Start Records for this task

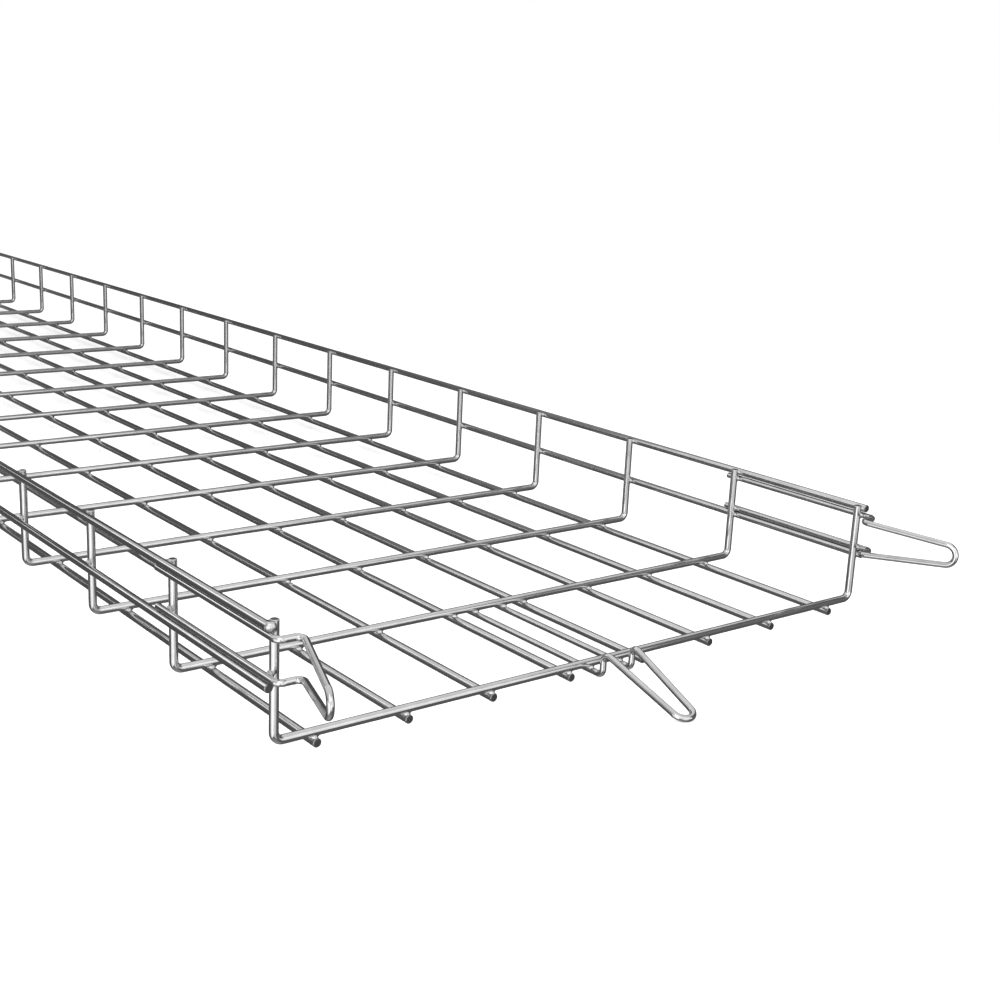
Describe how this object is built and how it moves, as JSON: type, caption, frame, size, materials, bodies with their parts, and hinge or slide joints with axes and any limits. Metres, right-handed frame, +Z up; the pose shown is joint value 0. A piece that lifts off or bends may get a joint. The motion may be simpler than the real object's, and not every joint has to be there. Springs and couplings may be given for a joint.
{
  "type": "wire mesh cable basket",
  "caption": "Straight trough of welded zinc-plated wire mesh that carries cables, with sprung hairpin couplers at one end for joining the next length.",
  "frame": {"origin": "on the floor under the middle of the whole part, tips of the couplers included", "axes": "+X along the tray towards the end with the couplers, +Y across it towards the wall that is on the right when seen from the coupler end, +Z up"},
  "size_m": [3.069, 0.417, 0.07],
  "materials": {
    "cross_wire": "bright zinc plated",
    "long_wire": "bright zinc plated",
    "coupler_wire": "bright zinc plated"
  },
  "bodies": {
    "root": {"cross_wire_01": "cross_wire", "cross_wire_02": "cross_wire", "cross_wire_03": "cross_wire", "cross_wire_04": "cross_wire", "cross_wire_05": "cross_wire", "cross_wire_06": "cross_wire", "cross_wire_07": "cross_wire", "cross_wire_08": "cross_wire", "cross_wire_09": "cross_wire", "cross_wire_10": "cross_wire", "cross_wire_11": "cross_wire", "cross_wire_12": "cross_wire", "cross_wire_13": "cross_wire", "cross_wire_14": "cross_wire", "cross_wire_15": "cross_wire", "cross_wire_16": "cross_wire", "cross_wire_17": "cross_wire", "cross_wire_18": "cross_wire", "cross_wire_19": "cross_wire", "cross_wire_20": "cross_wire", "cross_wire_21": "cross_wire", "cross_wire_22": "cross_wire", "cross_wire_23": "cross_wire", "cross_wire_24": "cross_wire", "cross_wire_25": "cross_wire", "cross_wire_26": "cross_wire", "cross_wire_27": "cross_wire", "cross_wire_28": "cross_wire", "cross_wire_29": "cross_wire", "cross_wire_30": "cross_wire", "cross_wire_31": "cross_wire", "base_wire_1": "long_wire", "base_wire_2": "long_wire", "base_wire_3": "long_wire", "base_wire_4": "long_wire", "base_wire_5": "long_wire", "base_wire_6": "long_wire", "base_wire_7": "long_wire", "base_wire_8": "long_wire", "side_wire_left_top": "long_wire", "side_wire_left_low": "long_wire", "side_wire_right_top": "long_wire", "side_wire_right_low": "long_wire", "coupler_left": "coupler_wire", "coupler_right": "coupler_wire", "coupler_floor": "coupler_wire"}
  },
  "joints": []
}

End Records for this task
Start Records for this task

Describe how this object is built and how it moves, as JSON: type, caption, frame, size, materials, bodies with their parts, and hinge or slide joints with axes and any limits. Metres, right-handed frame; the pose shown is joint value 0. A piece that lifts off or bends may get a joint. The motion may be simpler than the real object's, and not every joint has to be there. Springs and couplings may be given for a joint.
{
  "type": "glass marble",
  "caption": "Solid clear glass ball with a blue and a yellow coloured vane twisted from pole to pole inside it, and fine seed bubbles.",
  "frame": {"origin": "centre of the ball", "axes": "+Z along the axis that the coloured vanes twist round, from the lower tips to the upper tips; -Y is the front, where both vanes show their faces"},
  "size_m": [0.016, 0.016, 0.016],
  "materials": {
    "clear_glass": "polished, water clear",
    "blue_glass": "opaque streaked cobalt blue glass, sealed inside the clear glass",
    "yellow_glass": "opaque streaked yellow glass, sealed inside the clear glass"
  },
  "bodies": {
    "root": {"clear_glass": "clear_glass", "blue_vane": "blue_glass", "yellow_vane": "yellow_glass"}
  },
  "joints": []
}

End Records for this task

In the entries above, identify every line with the word "axes". Copy those lines.

Describe how this object is built and how it moves, as JSON: type, caption, frame, size, materials, bodies with their parts, and hinge or slide joints with axes and any limits. Metres, right-handed frame, +Z up; the pose shown is joint value 0. A piece that lifts off or bends may get a joint. The motion may be simpler than the real object's, and not every joint has to be there. Springs and couplings may be given for a joint.
  "frame": {"origin": "on the floor under the middle of the whole part, tips of the couplers included", "axes": "+X along the tray towards the end with the couplers, +Y across it towards the wall that is on the right when seen from the coupler end, +Z up"},
Describe how this object is built and how it moves, as JSON: type, caption, frame, size, materials, bodies with their parts, and hinge or slide joints with axes and any limits. Metres, right-handed frame; the pose shown is joint value 0. A piece that lifts off or bends may get a joint. The motion may be simpler than the real object's, and not every joint has to be there. Springs and couplings may be given for a joint.
  "frame": {"origin": "centre of the ball", "axes": "+Z along the axis that the coloured vanes twist round, from the lower tips to the upper tips; -Y is the front, where both vanes show their faces"},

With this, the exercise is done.